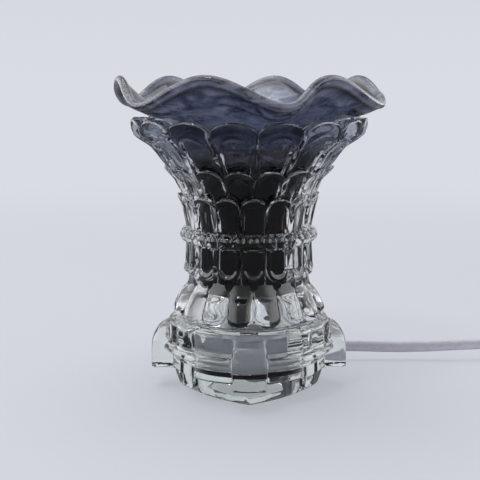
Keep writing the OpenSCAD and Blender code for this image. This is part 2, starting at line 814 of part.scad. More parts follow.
module bulb_stem() {
    color("white", 0.6)
        translate([0, 0, bulb_neck_z - stem_foot_h]) {
            cylinder(r = bulb_neck_r, h = stem_foot_h, $fn = 48);
            cylinder(r1 = bulb_neck_r - bulb_wall - run_gap, r2 = stem_r, h = bulb_neck_h, $fn = 48);
            cylinder(r = stem_r, h = stem_h, $fn = 48);
        }
}

module bulb_filament() {
    z0 = bulb_neck_z - stem_foot_h + stem_h;
    color("gray") {
        for (s = [-1, 1])
            translate([s * stem_r / 2, 0, z0])
                rotate([0, s * atan2((filament_span - stem_r) / 2, support_h), 0])
                    cylinder(r = support_r, h = support_h, $fn = 16);
        translate([-filament_span / 2, 0, z0 + support_h])
            rotate([0, 90, 0])
                cylinder(r = filament_r, h = filament_span, $fn = 16);
    }
}

// Cord

function relief_axis_point(r) = [r * cos(notch_angle), r * sin(notch_angle), cord_exit_z];

lamp_side_points = concat(
    [relief_axis_point(relief_tip_r), relief_axis_point(relief_tip_r + straight_l)],
    lamp_side_route,
    [[dimmer_near_x - straight_l, dimmer_y, dimmer_z], [dimmer_near_x, dimmer_y, dimmer_z]]);
to_coil_points = [for (p = to_coil_steps)
    [dimmer_far_x + min(p[0], coil_reach - coil_lead), dimmer_y, dimmer_z + (coil_low_z - dimmer_z) * p[1]]];
to_plug_points = [for (p = to_plug_steps)
    [coil_x - max(p[0], coil_lead), plug_y, coil_low_z + coil_rise + (plug_z - coil_low_z - coil_rise) * p[1]]];

module cord_lamp_side() {
    color("lavender") cord_tube(lamp_side_points, cord_sides);
}

module cord_to_coil() {
    color("lavender") cord_tube(to_coil_points, cord_sides);
}

module cord_to_plug() {
    color("lavender") cord_tube(to_plug_points, cord_sides);
}

// Centre line of the coil: in on the floor layer, up in a half turn, and out on the upper layer
coil_total = 2 * coil_turns + 0.5;
// The climbing half turn bends inwards, clear of the turns beside it on both layers
function climb_dip(t) =
    let (v = (t - coil_turns + dip_start) / dip_turns)
    v <= 0 || v >= 1 ? 0 : coil_dip * (1 - cos(360 * v)) / 2;
function coil_radius(t) =
    coil_r - coil_step * min(t, coil_turns, coil_total - t) - climb_dip(t);
function coil_height(t) =
    coil_low_z + coil_rise * (t <= coil_turns ? 0 : t >= coil_turns + 0.5 ? 1 :
        (1 - cos(360 * (t - coil_turns))) / 2);
coil_path = concat(
    [[coil_x - coil_lead, coil_y + coil_r, coil_low_z]],
    [for (i = [0:coil_total * coil_rings])
        let (t = i / coil_rings, r = coil_radius(t), a = coil_start_angle - 360 * t)
        [coil_x + r * cos(a), coil_y + r * sin(a), coil_height(t)]],
    [[coil_x - coil_lead, coil_y - coil_r, coil_low_z + coil_rise]]);

// Least gap between turns, measured between centre lines less the cord's own section
function turn_gap(i, j) =
    let (d = coil_path[i] - coil_path[j], f = norm([d[0], d[1]]), h = abs(d[2]))
    max(f - cord_t, h - cord_w);
coil_gaps = [for (i = [0:4:last(coil_path)], j = [i + 12:last(coil_path)])
    turn_gap(i, j)];

module cord_coil() {
    echo(least_coil_gap = min(coil_gaps));
    color("lavender") cord_tube(coil_path, coil_sides);
}

// In-line dimmer, set along X at its own centre

module at_dimmer() {
    translate([dimmer_x, dimmer_y, 0]) children();
}

module dimmer_block(l, w, h, r) {
    linear_extrude(h)
        union() {
            square([l - 2 * r, w], center = true);
            square([l, w - 2 * r], center = true);
            for (x = [-1, 1], y = [-1, 1])
                translate([x * (l / 2 - r), y * (w / 2 - r)])
                    circle(r = r, $fn = 48);
        }
}

module dimmer_outside() {
    dimmer_block(dimmer_l, dimmer_w, dimmer_h - dimmer_edge, dimmer_corner_r);
    dimmer_block(dimmer_l - 2 * dimmer_edge, dimmer_w - 2 * dimmer_edge, dimmer_h,
        dimmer_corner_r - dimmer_edge);
}

module dimmer_inside() {
    translate([0, 0, dimmer_wall])
        dimmer_block(dimmer_l - 2 * dimmer_wall, dimmer_w - 2 * dimmer_wall, dimmer_h - 2 * dimmer_wall,
            dimmer_corner_r - dimmer_wall);
}

wheel_y = -(dimmer_w / 2 + wheel_out - wheel_r);

module dimmer_openings() {
    translate([0, wheel_y, dimmer_z - wheel_t / 2 - wheel_gap])
        cylinder(r = wheel_r + wheel_gap, h = wheel_t + 2 * wheel_gap);
    for (s = [-1, 1])
        translate([s * (dimmer_l / 2 - 2 * dimmer_wall), 0, dimmer_z])
            rotate([0, s * 90, 0])
                cylinder(d = dimmer_relief_w + run_gap, h = 2 * dimmer_wall + overrun, $fn = 48);
}

module dimmer_bosses(hole_r) {
    for (s = [-1, 1])
        translate([s * dimmer_screw_x, 0, 0])
            difference() {
                cylinder(r = boss_r, h = dimmer_h - dimmer_wall / 2, $fn = 48);
                translate([0, 0, -overrun])
                    cylinder(r = hole_r, h = dimmer_h - dimmer_wall + overrun, $fn = 24);
            }
}

module dimmer_shell() {
    difference() {
        union() {
            difference() {
                dimmer_outside();
                dimmer_inside();
            }
            dimmer_bosses(0);
        }
        dimmer_openings();
        for (s = [-1, 1])
            translate([s * dimmer_screw_x, 0, -overrun]) {
                cylinder(r = screw_r + run_gap, h = dimmer_h - 2 * dimmer_wall + overrun, $fn = 24);
                cylinder(r = screw_head_r + run_gap, h = screw_head_h + run_gap + overrun, $fn = 24);
            }
    }
}

module dimmer_base() {
    color("white")
        at_dimmer() {
            intersection() {
                dimmer_shell();
                translate([-dimmer_l, -dimmer_w, -overrun])
                    cube([2 * dimmer_l, 2 * dimmer_w, dimmer_z + overrun]);
            }
            translate([0, wheel_y, dimmer_wall])
                cylinder(r = pin_r, h = dimmer_h - 2 * dimmer_wall - run_gap, $fn = 48);
            translate([0, wheel_y, dimmer_wall])
                cylinder(r = boss_r, h = dimmer_z - wheel_t / 2 - run_gap - dimmer_wall, $fn = 48);
        }
}

module dimmer_cover() {
    color("white")
        at_dimmer()
            intersection() {
                dimmer_shell();
                translate([-dimmer_l, -dimmer_w, dimmer_z + run_gap / 2])
                    cube([2 * dimmer_l, 2 * dimmer_w, dimmer_h]);
            }
}

module dimmer_wheel() {
    color("gainsboro")
        at_dimmer()
            translate([0, wheel_y, dimmer_z - wheel_t / 2])
                difference() {
                    cylinder(r = wheel_r, h = wheel_t);
                    translate([0, 0, -overrun])
                        cylinder(r = wheel_bore_r, h = wheel_t + 2 * overrun, $fn = 48);
                    for (i = [0:wheel_teeth - 1])
                        rotate([0, 0, i * 360 / wheel_teeth])
                            translate([wheel_r + wheel_tooth_r / 3, 0, -overrun])
                                cylinder(r = wheel_tooth_r, h = wheel_t + 2 * overrun, $fn = 16);
                }
}

module dimmer_board() {
    board_y = dimmer_w / 2 - dimmer_wall - seat_gap - board_t;
    color("darkgreen")
        at_dimmer() {
            translate([-board_l / 2, board_y, dimmer_wall + seat_gap])
                cube([board_l, board_t, board_w]);
            for (s = [-1, 1])
                translate([s * (board_l / 2 - part_r - bevel), board_y, dimmer_wall + seat_gap + board_w / 2])
                    rotate([90, 0, 0])
                        cylinder(r = part_r, h = part_h, $fn = 32);
        }
}

module dimmer_screws() {
    color("silver")
        at_dimmer()
            for (s = [-1, 1])
                translate([s * dimmer_screw_x, 0, 0]) {
                    translate([0, 0, run_gap])
                        cylinder(r = screw_head_r, h = screw_head_h, $fn = 32);
                    translate([0, 0, screw_head_h])
                        cylinder(r = screw_r, h = dimmer_h - 3 * dimmer_wall - screw_head_h, $fn = 32);
                }
}

module dimmer_reliefs() {
    neck = 2 * dimmer_wall;
    color("white")
        at_dimmer()
            for (s = [-1, 1])
                translate([s * (dimmer_l / 2 - neck), 0, dimmer_z])
                    rotate([0, s * 90, 0]) {
                        cylinder(d = dimmer_relief_w, h = neck, $fn = 48);
                        translate([0, 0, neck])
                            cylinder(d1 = dimmer_relief_w, d2 = relief_tip_w, h = dimmer_relief_l, $fn = 48);
                    }
}

// Plug, lying on its flat side with its blades towards -X

module plug_body() {
    core_w = plug_w - 2 * plug_edge;
    color("white")
        translate([plug_x, plug_y, plug_z])
            difference() {
                union() {
                    translate([0, 0, -plug_t / 2])
                        linear_extrude(plug_t)
                            union() {
                                square([plug_l, core_w], center = true);
                                square([plug_l - 2 * plug_edge, plug_w], center = true);
                                for (x = [-1, 1], y = [-1, 1])
                                    translate([x * (plug_l / 2 - plug_edge), y * core_w / 2])
                                        circle(r = plug_edge, $fn = 32);
                            }
                    translate([plug_l / 2 - bevel, 0, 0])
                        rotate([0, 90, 0])
                            cylinder(d1 = plug_t * 0.8, d2 = relief_w, h = plug_relief_l, $fn = 48);
                }
                for (i = [0:grip_count - 1], s = [-1, 1])
                    translate([(i - grip_count / 2) * grip_step, s * plug_w / 2, -plug_t])
                        cylinder(r = grip_r, h = 2 * plug_t, $fn = 24);
                for (s = [-1, 1])
                    translate([-plug_l / 2 - overrun, s * blade_pitch / 2 - blade_t / 2, -blade_w / 2])
                        cube([blade_l / 2 + overrun, blade_t, blade_w]);
            }
}

module plug_blades() {
    color("goldenrod")
        translate([plug_x - plug_l / 2, plug_y, plug_z])
            for (s = [-1, 1])
                translate([0, s * blade_pitch / 2, 0])
                    difference() {
                        translate([-blade_l, -blade_t / 2, -blade_w / 2])
                            cube([blade_l * 1.5, blade_t, blade_w]);
                        translate([blade_hole_x - blade_l, blade_t, 0])
                            rotate([90, 0, 0])
                                cylinder(r = blade_hole_r, h = 2 * blade_t, $fn = 24);
                    }
}

glass_base();
foot_pads();
cover_plate();
holder_cup();
threaded_rod();
rod_nuts();
socket_body();
socket_shell();
socket_contact();
terminal_screws();
inner_leads();
cord_relief();
pressed_vase();
ruffled_sleeve();
oil_dish();
bulb_envelope();
bulb_cap();
bulb_tip();
bulb_stem();
bulb_filament();
cord_lamp_side();
dimmer_base();
dimmer_cover();
dimmer_wheel();
dimmer_board();
dimmer_screws();
dimmer_reliefs();
cord_to_coil();
cord_coil();
cord_to_plug();
plug_body();
plug_blades();
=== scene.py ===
import math

import bmesh
import bpy
import numpy as np
from mathutils import Matrix, Vector


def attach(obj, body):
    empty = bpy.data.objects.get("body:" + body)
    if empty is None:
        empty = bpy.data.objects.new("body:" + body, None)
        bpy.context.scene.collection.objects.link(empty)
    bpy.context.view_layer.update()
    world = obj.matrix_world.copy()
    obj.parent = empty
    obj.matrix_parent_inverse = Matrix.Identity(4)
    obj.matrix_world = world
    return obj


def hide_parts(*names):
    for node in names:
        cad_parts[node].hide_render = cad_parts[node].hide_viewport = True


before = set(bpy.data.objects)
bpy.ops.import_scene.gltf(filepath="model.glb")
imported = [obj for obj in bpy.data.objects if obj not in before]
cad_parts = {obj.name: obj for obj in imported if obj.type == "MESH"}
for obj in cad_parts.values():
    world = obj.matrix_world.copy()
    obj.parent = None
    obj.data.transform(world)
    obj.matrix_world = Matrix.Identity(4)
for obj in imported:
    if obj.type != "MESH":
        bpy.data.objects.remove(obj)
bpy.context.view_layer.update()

scene = bpy.context.scene
scene.view_settings.view_transform = "Standard"

# Glass base. One block of clear soda-lime glass, pressed in a four-part mould and fire polished: a foot with
# four bowed sides, a flange with four brackets, a scalloped upper tier and a locating ring. It is hollow from
# below for the lamp holder, and a notch at the rear lets the cord out.


def linear(hex_colour):
    """An sRGB hex colour as linear RGBA."""
    parts = [int(hex_colour[i:i + 2], 16) / 255 for i in (1, 3, 5)]
    return [c / 12.92 if c <= 0.04045 else ((c + 0.055) / 1.055) ** 2.4 for c in parts] + [1.0]


def add(tree, kind, settings=None, stops=(), **links):
    """Adds one node: its settings, its ramp's or curve's stops, and links or plain values by socket."""
    node = tree.nodes.new(kind)
    for name, value in (settings or {}).items():
        setattr(node, name, value)
    if stops and hasattr(node, "color_ramp"):
        while len(node.color_ramp.elements) < len(stops):
            node.color_ramp.elements.new(0.5)
        for element, (place, colour) in zip(node.color_ramp.elements, stops):
            element.position, element.color = place, linear(colour)
    elif stops:
        curve = node.mapping.curves[0]
        for place, height in stops[1:-1]:
            curve.points.new(place, height)
        for point, stop in zip(curve.points, stops):
            point.location = stop
        node.mapping.update()
    for name, value in links.items():
        socket = node.inputs[int(name[1:]) if name[0] == "_" else name.replace("_", " ")]
        if isinstance(value, bpy.types.NodeSocket):
            tree.links.new(value, socket)
        else:
            socket.default_value = value
    return node


def new_material(name):
    """An empty node material, its Principled shader and the object's own coordinates."""
    made = bpy.data.materials.new(name)
    made.use_nodes = True
    tree = made.node_tree
    tree.nodes.clear()
    shader = add(tree, "ShaderNodeBsdfPrincipled")
    add(tree, "ShaderNodeOutputMaterial", Surface=shader.outputs[0])
    return made, tree, shader, add(tree, "ShaderNodeTexCoord").outputs["Object"]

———

* Exercise directions *
Will you return exactly the lines above from the one with "glass_base();" down to the one with "obj.matrix_world = world", counting both as part of the range?

* Answer to the problem *
glass_base();
foot_pads();
cover_plate();
holder_cup();
threaded_rod();
rod_nuts();
socket_body();
socket_shell();
socket_contact();
terminal_screws();
inner_leads();
cord_relief();
pressed_vase();
ruffled_sleeve();
oil_dish();
bulb_envelope();
bulb_cap();
bulb_tip();
bulb_stem();
bulb_filament();
cord_lamp_side();
dimmer_base();
dimmer_cover();
dimmer_wheel();
dimmer_board();
dimmer_screws();
dimmer_reliefs();
cord_to_coil();
cord_coil();
cord_to_plug();
plug_body();
plug_blades();
=== scene.py ===
import math

import bmesh
import bpy
import numpy as np
from mathutils import Matrix, Vector


def attach(obj, body):
    empty = bpy.data.objects.get("body:" + body)
    if empty is None:
        empty = bpy.data.objects.new("body:" + body, None)
        bpy.context.scene.collection.objects.link(empty)
    bpy.context.view_layer.update()
    world = obj.matrix_world.copy()
    obj.parent = empty
    obj.matrix_parent_inverse = Matrix.Identity(4)
    obj.matrix_world = world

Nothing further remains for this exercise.